Re: [PATCH v3 rcu-dev] rcuperf: Measure memory footprint during kfree_rcu() test

Joel Fernandes <joel@xxxxxxxxxxxxxxxxx> · Wed, 15 Jan 2020 23:05:58 -0500

On Wed, Jan 15, 2020 at 04:01:04PM -0800, Paul E. McKenney wrote:
> On Wed, Jan 15, 2020 at 05:45:42PM -0500, Joel Fernandes wrote:
> > On Wed, Jan 15, 2020 at 02:42:51PM -0800, Paul E. McKenney wrote:
> > > > [snip]
> > > > > > We can certainly refine it further but at this time I am thinking of spending
> > > > > > my time reviewing Lai's patches and learning some other RCU things I need to
> > > > > > catch up on. If you hate this patch too much, we can also defer this patch
> > > > > > review for a bit and I can carry it in my tree for now as it is only a patch
> > > > > > to test code. But honestly, in its current form I am sort of happy with it.
> > > > > 
> > > > > OK, I will keep it as is for now and let's look again later on.  It is not
> > > > > in the bucket for the upcoming merge window in any case, so we do have
> > > > > quite a bit of time.
> > > > > 
> > > > > It is not that I hate it, but rather that I want to be able to give
> > > > > good answers to questions that might come up.  And given that I have
> > > > > occasionally given certain people a hard time about their statistics,
> > > > > it is only reasonable to expect them to return the favor.  I wouldn't
> > > > > want you to be caught in the crossfire.  ;-)
> > > > 
> > > > Since the weights were concerning, I was thinking of just using a weight of
> > > > (1 / N) where N is the number of samples. Essentially taking the average.
> > > > That could be simple enough and does not cause your concerns with weight
> > > > tuning. I tested it and looks good, I'll post it shortly.
> > > 
> > > YES!!!  ;-)
> > > 
> > > Snapshot mem_begin before entering the loop.  For the mean value to
> > > be solid, you need at least 20-30 samples, which might mean upping the
> > > default for kfree_loops.  Have an "unsigned long long" to accumulate the
> > > sum, which should avoid any possibility of overflow for current systems
> > > and for all systems for kfree_loops less than PAGE_SIZE.  At which point,
> > > forget the "%" stuff and just sum up the si_mem_available() on each pass
> > > through the loop.
> > > 
> > > Do the division on exit from the loop, preferably checking for divide
> > > by zero.
> > > 
> > > Straightforward, fast, reasonably reliable, and easy to defend.
> > 
> > I mostly did it along these lines. Hopefully the latest posting is reasonable
> > enough ;-) I sent it twice because I messed up the authorship (sorry).
> 
> No problem with the authorship-fix resend!
> 
> But let's get this patch consistent with basic statistics!
> 
> You really do need 20-30 samples for an average to mean much.
> 
> Of course, right now you default kfree_loops to 10.  You are doing
> 8000 kmalloc()/kfree_rcu() loops on each pass.  This is large enough
> that just dropping the "% 4" should be just fine from the viewpoint of
> si_mem_available() overhead.  But 8000 allocations and frees should get
> done in way less than one second, so kicking the default kfree_loops up
> to 30 should be a non-problem.
> 
> Then the patch would be both simpler and statistically valid.
> 
> So could you please stop using me as the middleman in your fight with
> the laws of mathematics and get this patch to a defensible state?  ;-)

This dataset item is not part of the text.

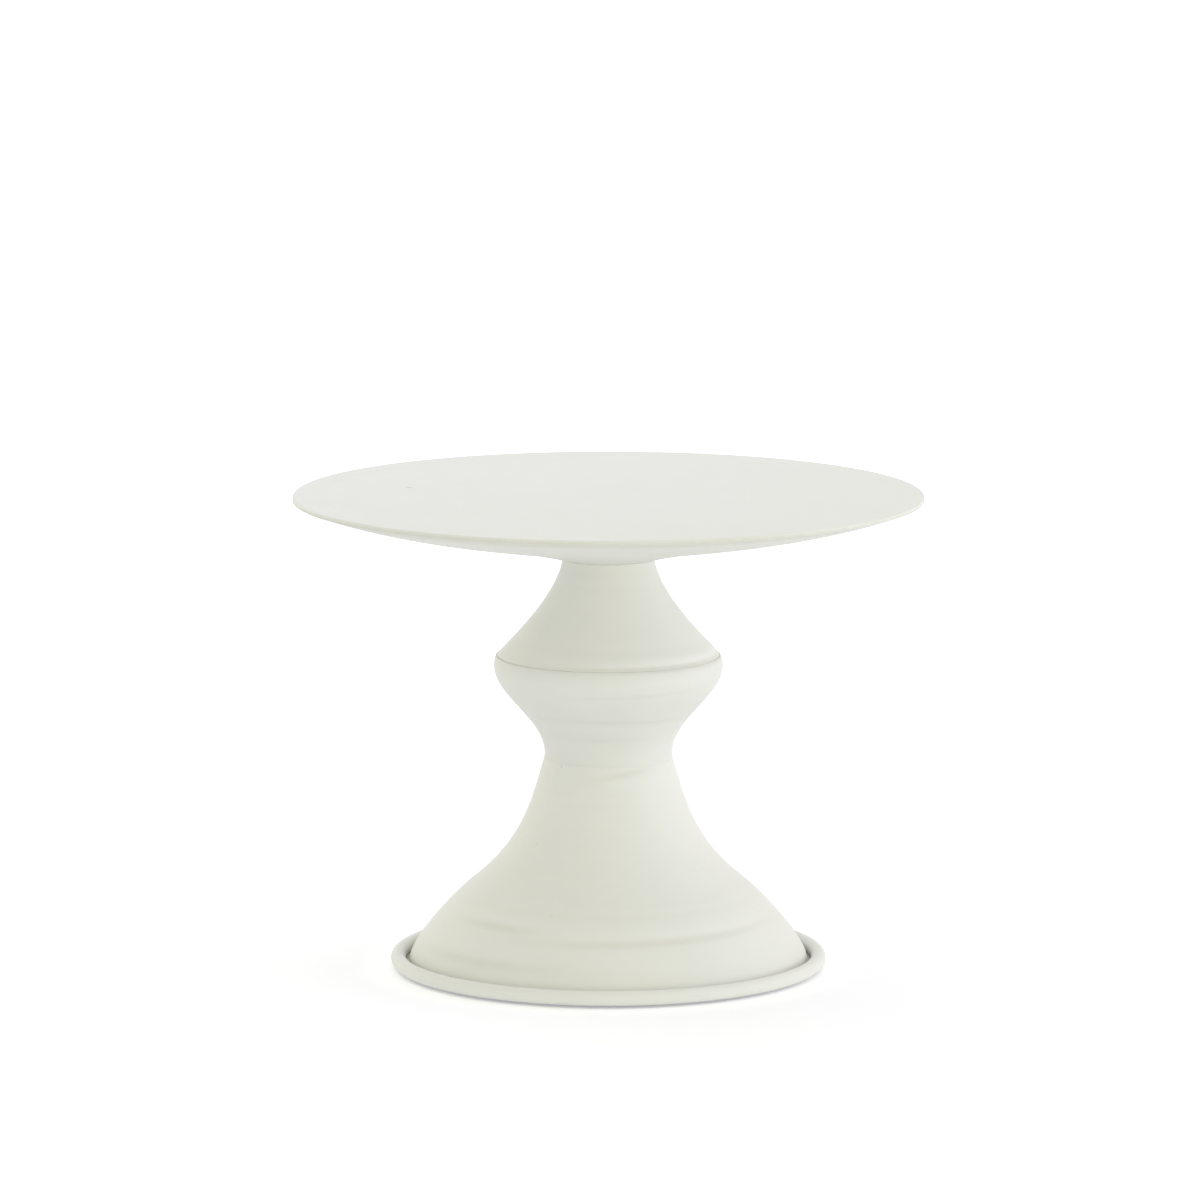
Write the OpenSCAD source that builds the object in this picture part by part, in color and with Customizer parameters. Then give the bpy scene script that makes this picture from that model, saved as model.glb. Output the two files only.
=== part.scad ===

The thing is the signal doesn't vary much. I could very well just take one
out of the 4 samples and report that. But I still took the average since
there are 4 samples. I don't see much point in taking more samples here since
I am not concerned that the signal will fluctuate much (and if it really
does, then I can easily catch that kind of variation with multiple rcuperf
runs).

But if you really want though, I can increase the sampling to 20 samples or a
number like that and resend it.

thanks,

 - Joel